**DIRECTION:** Reproduce only the lines of the material below that start at the line containing "let rhizome = rhizomeSolid(0);" and stop at the line containing "# millimetres, as". Keep both end lines.

(Records excerpted from a collection)

──────

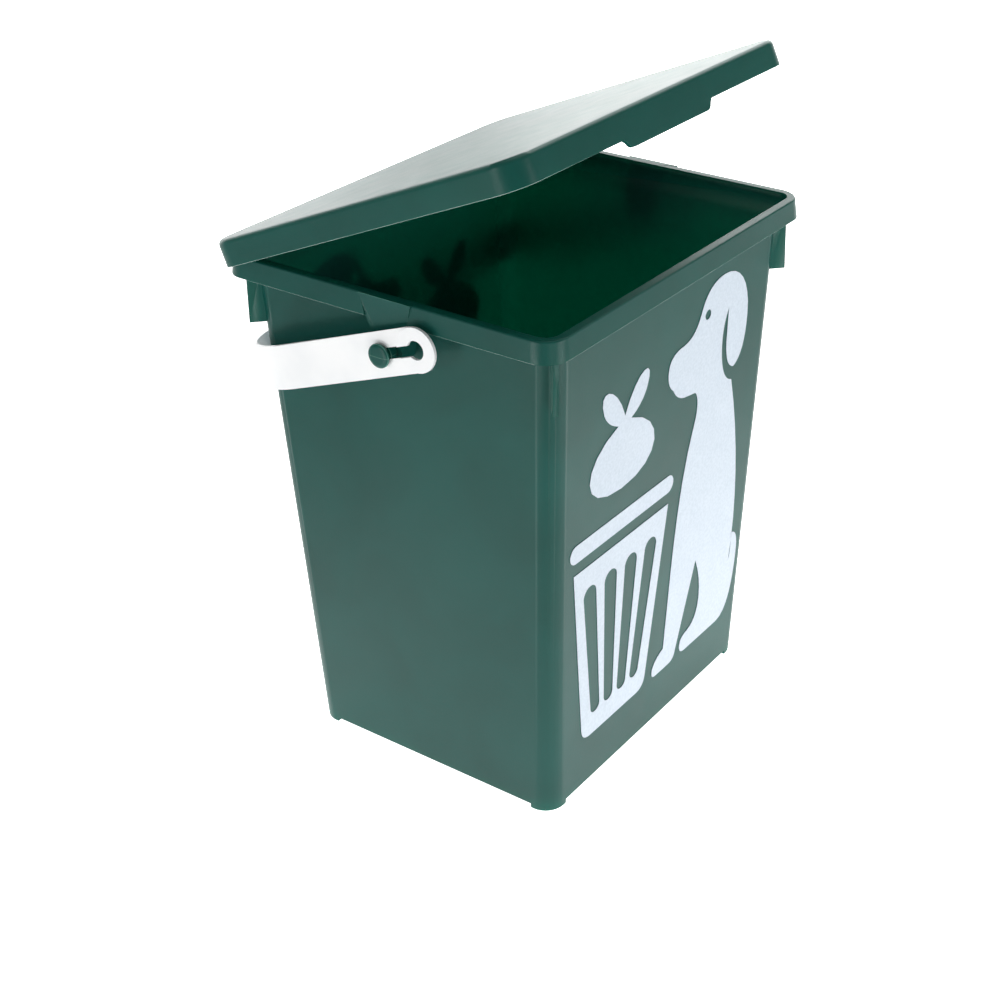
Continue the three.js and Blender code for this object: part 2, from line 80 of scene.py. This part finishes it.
# How close a point has to be to count as on a plane, and the angle that makes an edge sharp.
CLOSE = 0.1 * MM
MERGE_WITHIN = 0.12 * MM
SHARP = radians(35)

# Which of a moulding's finishes a face takes: its plain face, or the painted highlight of an edge or of
# a lip.
FACE, EDGE, LIP = range(3)

# Camera: where it stands, which way it looks, and its lens.
CAMERA_PLACE = (-0.7609, -0.5765, 0.6666)
CAMERA_AZIMUTH = radians(-56.05)
CAMERA_ELEVATION = radians(22.70)
CAMERA_ROLL = radians(-0.16)
CAMERA_LENS = 66.42
SENSOR_WIDTH = 36
NEAREST_SEEN = 0.01
CAMERA_SHIFT = (-0.109, -0.228)

# Colours of the finishes, as sRGB.
GREEN_DEEP = "#0B4E47"
GREEN_LIT = "#0F5851"
GREEN_THROUGH = "#05B598"
GREEN_FLASH = "#4C8C7C"
# The edge and lip colours are painted highlights: paler greens that stand for the fine bright lines the
# rounded edges catch from the bright floor. The second colour of each pair is brighter still, in
# patches.
GREEN_EDGE_HIGHLIGHT = "#4E8F80"
GREEN_EDGE_HIGHLIGHT_STRONG = "#74B0A2"
GREEN_LIP_HIGHLIGHT = "#A4CFC4"
GREEN_LIP_HIGHLIGHT_STRONG = "#D2E8E1"
WHITE_STRAP = "#FAFBFB"
WHITE_STRAP_SHADE = "#F3F5F6"
INK = "#C9D4DF"
INK_THIN = "#BFCBD6"
FLOOR_WHITE = "#F7F7F7"
FLOOR_SHADE = "#F4F4F4"

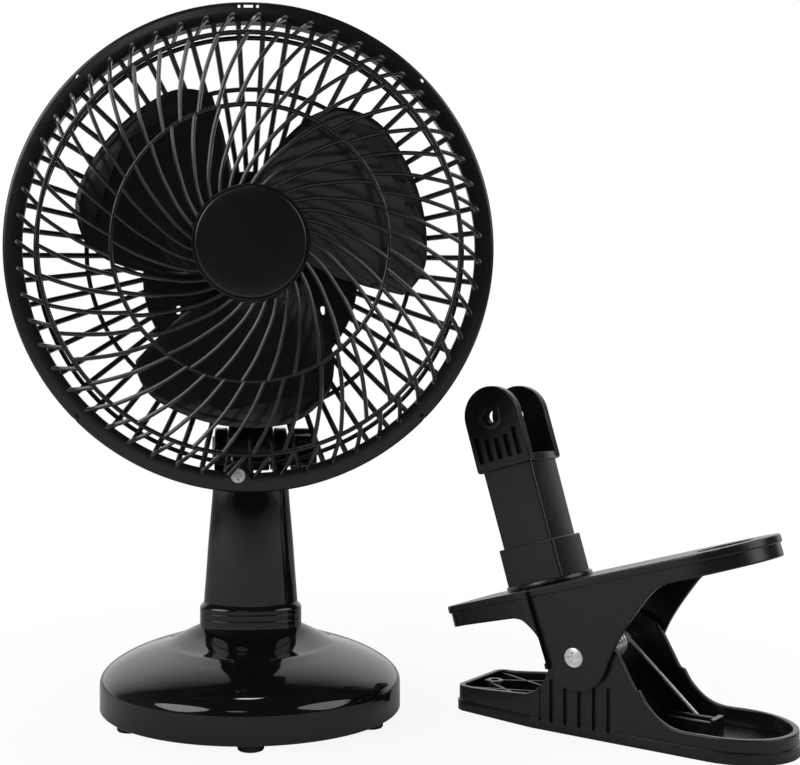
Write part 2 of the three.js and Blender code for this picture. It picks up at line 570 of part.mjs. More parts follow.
function motorHousing() {
  const front = plateBack + gap;
  const { backY } = housing;
  const outside = loft([
    housingRing(front, 0), housingRing(backY - 14, 0, 0.985), housingRing(backY - 6, 0, 0.94),
    housingRing(backY - 2, 0, 0.87), housingRing(backY, 0, housing.backScale),
  ]);
  const inside = loft([
    housingRing(front - 1, wall), housingRing(backY - 14, wall, 0.985), housingRing(backY - 7, wall, 0.94),
    housingRing(backY - wall, wall, 0.85),
  ]);
  const sides = armSides();
  const tongueTrim = [-1, 1].map((side) => {
    const [a, b] = side < 0 ? [-30, -tilt.tongue / 2] : [tilt.tongue / 2, 30];
    return box(a, b, -30, 40, -tiltDrop - 20, -tiltDrop + tilt.earRadius + 1.6);
  });
  const stem = cut(prism('x', sides, -arm.width / 2, arm.width / 2), inside, tongueTrim);
  const bosses = housingScrewSpots.map((spot) => rod('y', housingScrew.boss, front, 6.6, spot, 8));
  const pilots = housingScrewSpots.map((spot) =>
    rod('y', housingScrew.radius + gap, front - 1, front + housingScrew.length, spot, 8));
  const trimmed = bosses.map((boss) => boss.intersect(outside));
  const cross = rod('x', tilt.boltRadius + gap, -30, 30, tiltSpot, 20);
  const knobHole = rod('y', speedKnob.stemRadius + gap, backY - 5, backY + 1, [0, 0, -rearPlate.drop], 16);
  const glandHole = rod('y', gland.radius - 1.5 + gap, backY - 5, backY + 1, glandSpot, 16);
  return cut(join(cut(outside, inside), stem, trimmed), pilots, cross, knobHole, glandHole);
}

const housingScrewPiece = (spot) => join(
  screwHead('y', housingScrew.headRadius, rearPlate.frontY - gap - 1.5, rearPlate.frontY - gap, spot),
  rod('y', housingScrew.radius, rearPlate.frontY - gap - 0.2, plateBack + housingScrew.length - 1, spot, 8),
);

const statorBack = stator.frontY + stator.length;
const limbTop = stator.bottom + limb.height;

// Lamination stack: one frame with the rotor's bore above and the wound limb below.
function statorCore() {
  const frame = box(-stator.halfWidth, stator.halfWidth, stator.frontY, statorBack, stator.bottom, stator.top);
  const corners = [-1, 1].map((side) => prism('y', [
    [side * stator.halfWidth, stator.top + 1], [side * (stator.halfWidth + 1), stator.top],
    [side * (stator.halfWidth + 1), stator.top - 8], [side * (stator.halfWidth - 7), stator.top + 1],
  ], stator.frontY - 1, statorBack + 1));
  const bore = rod('y', stator.bore, stator.frontY - 1, statorBack + 1, [0, 0, 0], 32);
  const window = box(-limb.windowHalfWidth, limb.windowHalfWidth, stator.frontY - 1, statorBack + 1,
    limbTop, limbTop + limb.windowHeight);
  const holes = [-1, 1].map((side) =>
    rod('y', motorScrew.radius + gap, stator.frontY - 1, statorBack + 1, [side * motorScrew.x, 0, 0], 10));
  return cut(frame, corners, bore, window, holes);
}

// The winding wraps the lower limb, and its upper side fills the frame's window.
function statorCoil() {
  const halfLength = limb.windowHalfWidth - gap;
  const outer = box(-halfLength, halfLength, stator.frontY - gap - coil.wrap, statorBack + gap + coil.wrap,
    stator.bottom - gap - coil.wrap, limbTop + limb.windowHeight - gap);
  const core = box(-30, 30, stator.frontY - gap, statorBack + gap, stator.bottom - gap, limbTop + gap);
  return cut(outer, core);
}

// A bridge across the stator's face that carries a bearing; side -1 is the propeller's.
function bearingBracket(side) {
  const near = side < 0 ? stator.frontY - bracket.offset : statorBack + bracket.offset;
  const far = near + side * bracket.thickness;
  const tip = far + side * bracket.bossLength;
  const [low, high] = [Math.min(near, far), Math.max(near, far)];
  const strap = box(-bracket.halfWidth, bracket.halfWidth, low, high, -bracket.halfHeight, bracket.halfHeight);
  const boss = rod('y', bracket.boss, Math.min(near, tip), Math.max(near, tip), [0, 0, 0], 14);
  const pads = [-1, 1].map((end) => rod('y', 3, Math.min(near - side * (bracket.offset - gap), far),
    Math.max(near - side * (bracket.offset - gap), far), [end * motorScrew.x, 0, 0], 8));
  const bore = rod('y', bush.radius + gap, near - 20, near + 20, [0, 0, 0], 12);
  const holes = [-1, 1].map((end) =>
    rod('y', motorScrew.radius + gap, near - 20, near + 20, [end * motorScrew.x, 0, 0], 8));
  return cut(join(strap, boss, pads), bore, holes);
}

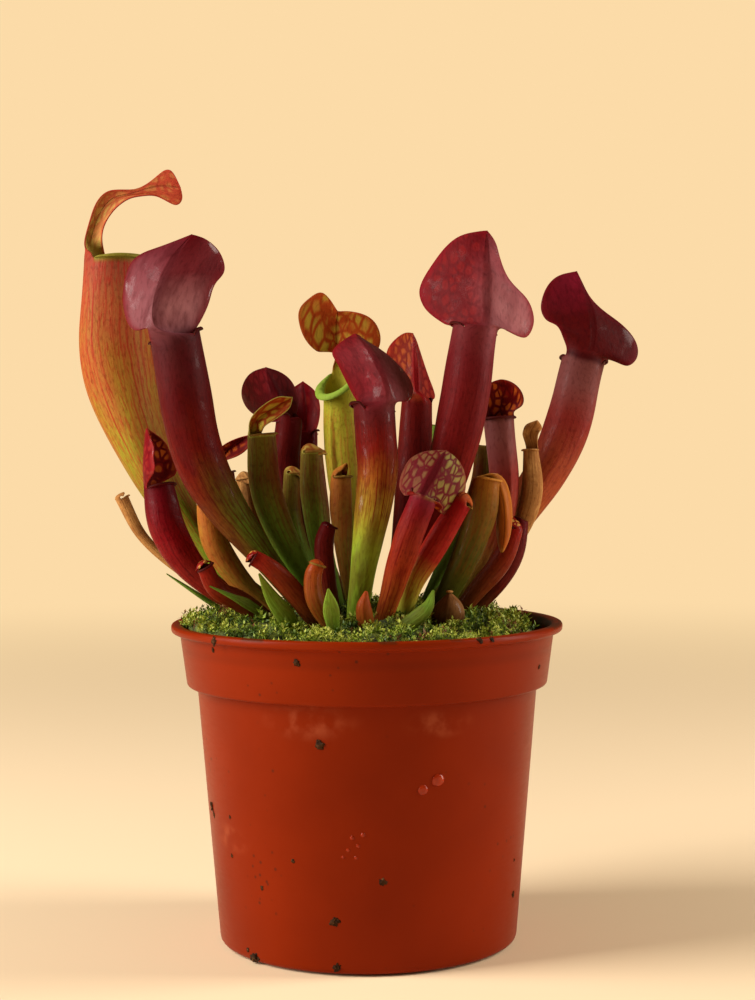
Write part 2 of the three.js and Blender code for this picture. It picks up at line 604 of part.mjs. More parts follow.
function compostSolid() {
  const inside = POT.wall + GAP;
  const floorTop = POT.footHeight + POT.floor + GAP;
  const rise = (COMPOST_TOP - POT.collarBottom) / (POT.height - POT.collarBottom);
  const topRadius = THREE.MathUtils.lerp(POT.collarBottomRadius, POT.collarTopRadius, rise) - inside;
  const plug = turned([
    [0, floorTop],
    [POT.baseRadius - inside, floorTop],
    [POT.bodyTopRadius - inside, POT.collarBottom - POT.wall],
    [POT.collarBottomRadius - inside, POT.collarBottom + POT.wall],
    [topRadius, COMPOST_TOP],
    [0, COMPOST_TOP],
  ], POT.segments);
  return plug.subtract(rhizomeSolid(GAP));
}

// The moss stands back from the pot's wall on one side, where the dark compost shows.
function mossReach(angle) {
  const turn = angle - MOSS.bareDirection;
  const away = Math.atan2(Math.sin(turn), Math.cos(turn));
  return MOSS.radius - MOSS.bareDepth * Math.exp(-((away / MOSS.bareWidth) ** 2))
    - MOSS.scallopDepth * Math.sin(MOSS.scallops * angle) ** 2;
}

function mossHeight(x, y) {
  const out = Math.min(1, Math.hypot(x, y) / MOSS.radius);
  const dome = THREE.MathUtils.lerp(MOSS.crownTop, MOSS.edgeTop, out ** 2);
  const { wide, narrow } = MOUNDS;
  const mounds = Math.sin(x * wide.x + wide.startX) * Math.cos(y * wide.y - wide.startY)
    + narrow.share * Math.sin(x * narrow.x - y * narrow.y);
  return dome + MOSS.bump * mounds * (1 - MOUNDS.calmedAtEdge * out ** 4);
}

function mossSolid() {
  const ringAt = (share, heightAt) => evenAngles(MOSS.segments).map((angle) => {
    const reach = mossReach(angle) * share;
    const [x, y] = [reach * Math.cos(angle), reach * Math.sin(angle)];
    return new THREE.Vector3(x, y, heightAt(x, y));
  });
  const rings = [
    ringAt(MOSS.edgeRound, () => COMPOST_TOP + GAP),
    ringAt(1, (x, y) => mossHeight(x, y) - MOSS.shoulder),
  ];
  for (let i = 0; i < MOSS.rings; i++) {
    rings.push(ringAt(MOSS.edgeRound * (1 - i / MOSS.rings), mossHeight));
  }
  return loft(rings);
}

// The socket that a leaf's foot takes in the moss and the creeping stem: six straight sides,
// from just under the foot to just over the moss, wide enough for the foot's own bend and keel.
function footSpace(leaf) {
  const angles = evenAngles(SOCKET_SIDES);
  const foot = stationOf(leaf, 0);
  foot.middle.addScaledVector(foot.along, -GAP);
  let t = 0;
  while (t < 1 && stationOf(leaf, t).middle.z < MOSS.crownTop + SOCKET_OVER) {
    t += SOCKET_STEP;
  }
  const top = stationOf(leaf, Math.min(t, 1));
  const reach = (station) => (station.radius + GAP + SOCKET_EASE) / Math.cos(Math.PI / SOCKET_SIDES);
  return loft([tubeRing(foot, reach(foot), angles, 0), tubeRing(top, reach(top), angles, 0)]);
}

addPiece("pot", potSolid(), "terracotta");
addPiece("compost", compostSolid(), "compost");

let rhizome = rhizomeSolid(0);
let moss = mossSolid().subtract(rhizomeSolid(GAP));
for (const leaf of LEAVES) {
  rhizome = rhizome.subtract(footSpace(leaf));
  moss = moss.subtract(footSpace(leaf));
}
addPiece("rhizome", largestPartOf(rhizome.simplify(CLEAN)), "rhizome");
addPiece("moss_carpet", largestPartOf(moss.simplify(CLEAN)), "moss");

export default group;
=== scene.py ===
# %% [markdown]
# # A potted pitcher plant
# A clump of trumpet pitchers grows through moss in a plastic nursery pot. This lesson builds it
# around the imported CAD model, which gives every place and size. Lengths are written in
# millimetres, as in the CAD, and become metres at the last moment.

# %% Load the CAD model
import math
import random

import bpy
from mathutils import Matrix, Vector, noise
from mathutils.bvhtree import BVHTree


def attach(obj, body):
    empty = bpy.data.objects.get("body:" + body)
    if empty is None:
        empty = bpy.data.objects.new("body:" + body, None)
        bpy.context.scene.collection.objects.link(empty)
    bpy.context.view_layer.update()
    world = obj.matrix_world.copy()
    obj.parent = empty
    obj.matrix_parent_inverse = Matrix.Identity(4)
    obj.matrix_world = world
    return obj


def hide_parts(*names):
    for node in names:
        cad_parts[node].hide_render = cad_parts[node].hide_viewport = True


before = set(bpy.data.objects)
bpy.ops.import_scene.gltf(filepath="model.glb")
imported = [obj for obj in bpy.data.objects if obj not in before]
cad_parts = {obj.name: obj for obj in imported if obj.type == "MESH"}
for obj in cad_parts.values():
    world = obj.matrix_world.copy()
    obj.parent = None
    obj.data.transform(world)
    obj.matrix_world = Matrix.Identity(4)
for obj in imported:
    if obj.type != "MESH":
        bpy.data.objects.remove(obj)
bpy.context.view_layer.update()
MM = 0.001
print("CAD nodes:", len(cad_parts))

# %% [markdown]
# The camera stands where the photographer's did: in front of the pot, a little above the moss,
# with a long lens that looks slightly down. The numbers come from matching the pot's rim,
# collar and foot.

# %% Camera
PICTURE = (755, 1000)
LENS = 69.4
SENSOR = 36
CAMERA_AT = (2.594, -443.95, 117.96)
LOOKS_DOWN = 0.0384
LEANS = 0.0052
camera_data = bpy.data.cameras.new("studio_camera")
camera_data.sensor_fit = "VERTICAL"
camera_data.sensor_height = SENSOR
camera_data.sensor_width = SENSOR
camera_data.lens = LENS
camera_data.clip_start = 0.01
camera = bpy.data.objects.new("studio_camera", camera_data)
camera.matrix_world = (
    Matrix.Translation(Vector(CAMERA_AT) * MM)
    @ Matrix.Rotation(math.pi / 2 - LOOKS_DOWN, 4, "X")
    @ Matrix.Rotation(-LEANS, 4, "Z")
)
bpy.context.scene.collection.objects.link(camera)
bpy.context.scene.camera = camera
bpy.context.scene.view_settings.view_transform = "Standard"


def sight(px, py):
    """The ray that leaves the camera through a point of the picture."""
    focal = LENS / SENSOR * PICTURE[1]
    local = Vector((px - PICTURE[0] / 2, PICTURE[1] / 2 - py, -focal)).normalized()
    return camera.matrix_world.translation, camera.matrix_world.to_3x3() @ local


# %% [markdown]
# Shader maths reads best as sums. A `Wire` holds one socket, and Python's signs on it add Math
# nodes. A `Finish` is one material: `node` adds any node, and the small methods after it name
# the few that come back often.

# %% Shader helpers
class Wire:
    """A socket that can be added to, multiplied and so on."""

    def __init__(self, finish, socket):
        self.finish, self.socket = finish, socket

    def sum(self, operation, *values):
        return self.finish.node("Math", {"operation": operation}, values)

    def __add__(self, other):
        return self.sum("ADD", self, other)

    def __sub__(self, other):
        return self.sum("SUBTRACT", self, other)

    def __rsub__(self, other):
        return self.sum("SUBTRACT", other, self)

    def __mul__(self, other):
        return self.sum("MULTIPLY", self, other)

    def __truediv__(self, other):
        return self.sum("DIVIDE", self, other)

    __radd__, __rmul__ = __add__, __mul__

    def __abs__(self):
        return self.sum("ABSOLUTE", self)

    def part(self):
        return self.sum("FRACT", self)

    def whole(self):
        return self.sum("FLOOR", self)

    def larger(self, other):
        return self.sum("MAXIMUM", self, other)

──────

**ANSWER TO THIS EXERCISE:**
let rhizome = rhizomeSolid(0);
let moss = mossSolid().subtract(rhizomeSolid(GAP));
for (const leaf of LEAVES) {
  rhizome = rhizome.subtract(footSpace(leaf));
  moss = moss.subtract(footSpace(leaf));
}
addPiece("rhizome", largestPartOf(rhizome.simplify(CLEAN)), "rhizome");
addPiece("moss_carpet", largestPartOf(moss.simplify(CLEAN)), "moss");

export default group;
=== scene.py ===
# %% [markdown]
# # A potted pitcher plant
# A clump of trumpet pitchers grows through moss in a plastic nursery pot. This lesson builds it
# around the imported CAD model, which gives every place and size. Lengths are written in
# millimetres, as in the CAD, and become metres at the last moment.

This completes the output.